The hospitals would continue to have their own boards as well, but their powers would be much more limited and largely determined by the regional authority’s board.
The only significant change the Senate committee made to the original proposal was to remove language that would have allowed regional health authorities to be created also in other parts of the state.
Frank Howell, CEO of Delta Council, said the committee’s chairman, Sen. David Parker, R-Olive Branch, “wants to focus on the Delta and work to establish what he called this pilot program.”
A companion bill in the House, however, was rewritten to instead create a 19-member task force to study the idea and make recommendations to the Legislature by Nov. 1. It was passed by that chamber’s Public Health and Human Services Committee on Tuesday, the final day for legislation to come out of committee.

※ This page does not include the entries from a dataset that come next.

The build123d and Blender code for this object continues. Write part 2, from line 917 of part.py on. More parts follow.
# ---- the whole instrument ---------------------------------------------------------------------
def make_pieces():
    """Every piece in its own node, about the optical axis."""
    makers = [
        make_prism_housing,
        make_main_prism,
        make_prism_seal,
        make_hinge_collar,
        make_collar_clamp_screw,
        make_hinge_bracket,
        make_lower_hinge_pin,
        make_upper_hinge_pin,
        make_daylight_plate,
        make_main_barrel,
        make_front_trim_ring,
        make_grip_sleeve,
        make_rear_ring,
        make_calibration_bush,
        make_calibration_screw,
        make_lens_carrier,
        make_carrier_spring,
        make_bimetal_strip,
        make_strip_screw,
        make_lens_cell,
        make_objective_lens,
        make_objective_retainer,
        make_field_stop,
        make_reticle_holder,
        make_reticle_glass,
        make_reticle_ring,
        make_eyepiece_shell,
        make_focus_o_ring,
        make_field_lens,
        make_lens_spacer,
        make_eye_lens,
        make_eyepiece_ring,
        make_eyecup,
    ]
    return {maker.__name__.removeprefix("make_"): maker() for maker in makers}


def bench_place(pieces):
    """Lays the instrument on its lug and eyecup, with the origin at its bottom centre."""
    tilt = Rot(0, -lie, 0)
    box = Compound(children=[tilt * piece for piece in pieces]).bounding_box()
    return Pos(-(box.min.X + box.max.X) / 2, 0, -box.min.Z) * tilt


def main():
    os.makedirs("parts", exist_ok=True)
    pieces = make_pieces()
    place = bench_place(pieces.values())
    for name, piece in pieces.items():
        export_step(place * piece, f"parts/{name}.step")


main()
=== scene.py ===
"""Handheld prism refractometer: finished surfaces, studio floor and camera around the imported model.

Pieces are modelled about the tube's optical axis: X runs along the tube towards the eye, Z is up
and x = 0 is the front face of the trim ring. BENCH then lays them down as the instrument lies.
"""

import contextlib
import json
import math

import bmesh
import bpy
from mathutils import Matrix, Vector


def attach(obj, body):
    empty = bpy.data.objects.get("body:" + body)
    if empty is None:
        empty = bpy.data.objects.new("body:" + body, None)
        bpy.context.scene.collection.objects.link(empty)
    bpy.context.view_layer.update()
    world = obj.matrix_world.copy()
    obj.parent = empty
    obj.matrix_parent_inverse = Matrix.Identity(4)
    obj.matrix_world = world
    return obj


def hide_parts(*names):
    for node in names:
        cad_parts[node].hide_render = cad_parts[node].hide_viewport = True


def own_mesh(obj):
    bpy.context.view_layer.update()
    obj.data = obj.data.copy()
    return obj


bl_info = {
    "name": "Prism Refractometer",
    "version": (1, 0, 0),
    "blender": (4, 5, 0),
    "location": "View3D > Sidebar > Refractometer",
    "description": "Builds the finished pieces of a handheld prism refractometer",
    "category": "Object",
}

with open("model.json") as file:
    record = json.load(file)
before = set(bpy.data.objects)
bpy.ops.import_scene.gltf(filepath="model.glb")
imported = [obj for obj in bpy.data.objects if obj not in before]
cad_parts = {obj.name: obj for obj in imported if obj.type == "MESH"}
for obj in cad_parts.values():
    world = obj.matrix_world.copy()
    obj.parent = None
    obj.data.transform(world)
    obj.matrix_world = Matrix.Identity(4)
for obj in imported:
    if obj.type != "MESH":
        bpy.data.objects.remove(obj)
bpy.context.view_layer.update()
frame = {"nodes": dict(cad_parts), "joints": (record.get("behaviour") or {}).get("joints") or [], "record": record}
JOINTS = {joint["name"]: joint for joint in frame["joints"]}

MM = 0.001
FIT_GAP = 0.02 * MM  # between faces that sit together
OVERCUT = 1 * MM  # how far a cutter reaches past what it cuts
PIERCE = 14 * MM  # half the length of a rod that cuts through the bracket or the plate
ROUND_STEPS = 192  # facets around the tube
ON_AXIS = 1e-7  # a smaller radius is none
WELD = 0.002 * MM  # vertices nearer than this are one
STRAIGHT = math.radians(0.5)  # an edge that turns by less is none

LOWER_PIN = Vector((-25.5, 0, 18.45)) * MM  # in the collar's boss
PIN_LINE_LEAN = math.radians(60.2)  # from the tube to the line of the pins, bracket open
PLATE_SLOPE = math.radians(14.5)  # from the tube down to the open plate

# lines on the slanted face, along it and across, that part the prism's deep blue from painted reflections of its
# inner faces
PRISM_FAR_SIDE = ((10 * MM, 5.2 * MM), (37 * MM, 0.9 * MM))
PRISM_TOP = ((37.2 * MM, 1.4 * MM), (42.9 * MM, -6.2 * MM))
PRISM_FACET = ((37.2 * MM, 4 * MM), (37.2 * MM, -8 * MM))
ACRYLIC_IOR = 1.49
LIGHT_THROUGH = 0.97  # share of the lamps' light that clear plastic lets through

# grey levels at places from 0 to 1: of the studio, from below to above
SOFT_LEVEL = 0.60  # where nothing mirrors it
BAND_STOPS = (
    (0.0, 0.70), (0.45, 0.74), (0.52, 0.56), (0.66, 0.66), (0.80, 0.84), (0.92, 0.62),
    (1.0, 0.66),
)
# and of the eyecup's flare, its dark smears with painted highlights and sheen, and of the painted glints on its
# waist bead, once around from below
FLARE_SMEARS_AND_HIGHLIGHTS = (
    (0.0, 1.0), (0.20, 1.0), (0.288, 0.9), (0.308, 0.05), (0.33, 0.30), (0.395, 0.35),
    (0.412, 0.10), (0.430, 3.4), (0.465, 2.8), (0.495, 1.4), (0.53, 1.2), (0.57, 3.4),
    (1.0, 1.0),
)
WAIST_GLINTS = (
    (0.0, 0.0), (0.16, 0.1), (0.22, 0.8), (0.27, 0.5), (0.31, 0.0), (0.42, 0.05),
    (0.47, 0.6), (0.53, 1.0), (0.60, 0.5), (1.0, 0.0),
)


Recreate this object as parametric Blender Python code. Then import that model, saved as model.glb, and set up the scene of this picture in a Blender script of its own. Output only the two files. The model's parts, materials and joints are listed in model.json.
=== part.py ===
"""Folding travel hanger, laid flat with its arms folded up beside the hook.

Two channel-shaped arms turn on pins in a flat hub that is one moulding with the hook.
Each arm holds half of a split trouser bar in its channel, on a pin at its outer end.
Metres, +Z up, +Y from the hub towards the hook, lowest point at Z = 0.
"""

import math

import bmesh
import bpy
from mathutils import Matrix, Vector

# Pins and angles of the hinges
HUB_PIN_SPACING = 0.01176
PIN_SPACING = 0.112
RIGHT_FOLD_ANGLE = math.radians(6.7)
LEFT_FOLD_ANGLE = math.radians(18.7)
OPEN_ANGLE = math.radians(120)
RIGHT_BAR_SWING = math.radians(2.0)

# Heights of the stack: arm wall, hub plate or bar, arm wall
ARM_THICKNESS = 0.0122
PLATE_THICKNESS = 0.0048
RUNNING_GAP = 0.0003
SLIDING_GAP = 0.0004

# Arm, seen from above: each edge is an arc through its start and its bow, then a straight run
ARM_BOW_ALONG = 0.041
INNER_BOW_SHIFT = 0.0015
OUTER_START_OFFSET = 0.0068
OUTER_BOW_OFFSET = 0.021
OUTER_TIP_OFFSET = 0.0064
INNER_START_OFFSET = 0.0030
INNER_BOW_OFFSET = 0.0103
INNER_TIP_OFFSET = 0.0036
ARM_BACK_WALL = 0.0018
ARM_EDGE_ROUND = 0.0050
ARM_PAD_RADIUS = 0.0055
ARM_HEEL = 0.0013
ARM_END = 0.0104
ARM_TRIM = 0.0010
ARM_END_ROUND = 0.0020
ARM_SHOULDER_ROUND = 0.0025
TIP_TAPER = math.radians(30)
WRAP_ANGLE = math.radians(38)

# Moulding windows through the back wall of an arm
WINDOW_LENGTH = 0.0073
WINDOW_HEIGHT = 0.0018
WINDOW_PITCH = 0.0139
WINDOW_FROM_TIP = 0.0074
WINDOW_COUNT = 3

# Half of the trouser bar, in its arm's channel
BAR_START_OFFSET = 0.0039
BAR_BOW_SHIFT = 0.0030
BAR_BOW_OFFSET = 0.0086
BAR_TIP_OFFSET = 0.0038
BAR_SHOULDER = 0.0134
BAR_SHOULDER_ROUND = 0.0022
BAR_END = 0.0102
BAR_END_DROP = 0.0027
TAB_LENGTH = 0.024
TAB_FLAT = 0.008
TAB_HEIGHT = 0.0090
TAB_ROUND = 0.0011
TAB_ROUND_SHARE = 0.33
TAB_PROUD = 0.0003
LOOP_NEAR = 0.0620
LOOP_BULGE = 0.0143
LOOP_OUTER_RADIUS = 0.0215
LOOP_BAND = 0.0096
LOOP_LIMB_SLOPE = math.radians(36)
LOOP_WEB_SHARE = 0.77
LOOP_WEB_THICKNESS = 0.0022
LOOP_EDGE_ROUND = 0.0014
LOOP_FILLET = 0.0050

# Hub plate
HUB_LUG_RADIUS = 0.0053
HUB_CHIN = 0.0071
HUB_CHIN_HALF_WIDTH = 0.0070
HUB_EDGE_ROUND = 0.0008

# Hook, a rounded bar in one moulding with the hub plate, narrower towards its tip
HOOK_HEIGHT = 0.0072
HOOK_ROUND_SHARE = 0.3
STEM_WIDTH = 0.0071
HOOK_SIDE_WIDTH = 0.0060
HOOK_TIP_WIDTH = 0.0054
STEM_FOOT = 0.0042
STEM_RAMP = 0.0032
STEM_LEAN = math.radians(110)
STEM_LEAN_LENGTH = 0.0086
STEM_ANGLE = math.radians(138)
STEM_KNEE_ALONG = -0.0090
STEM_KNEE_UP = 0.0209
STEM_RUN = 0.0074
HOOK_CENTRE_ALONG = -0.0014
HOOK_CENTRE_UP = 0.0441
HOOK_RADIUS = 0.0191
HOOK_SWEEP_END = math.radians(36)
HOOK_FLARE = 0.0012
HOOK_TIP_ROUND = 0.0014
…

The task force would include representatives from Delta hospitals and other health-care entities, the Delta’s universities and community colleges, State Health Officer Dr. Daniel Edney or his designee, and six legislators, at least four of whom would be from the Delta.
Among the questions the task force would be asked to address is how much power to transfer from the local governing bodies of the publicly owned hospitals to the regional health authority.
When the proposal for a regional health authority was unveiled last month by Delta Council, it received a negative reaction from several Delta lawmakers, who complained they were not included in the formulation of the proposal.
Howell said the precarious condition of the region’s hospitals calls for action, not more study.
“We’ve been studying this for a long time, and there is a sense of urgency,” he said. “I think that a task force is just kicking the can down the road, and we don’t have time in the Delta to kick the can down the road.”
The Senate and House bills now advance for consideration by their full respective chambers.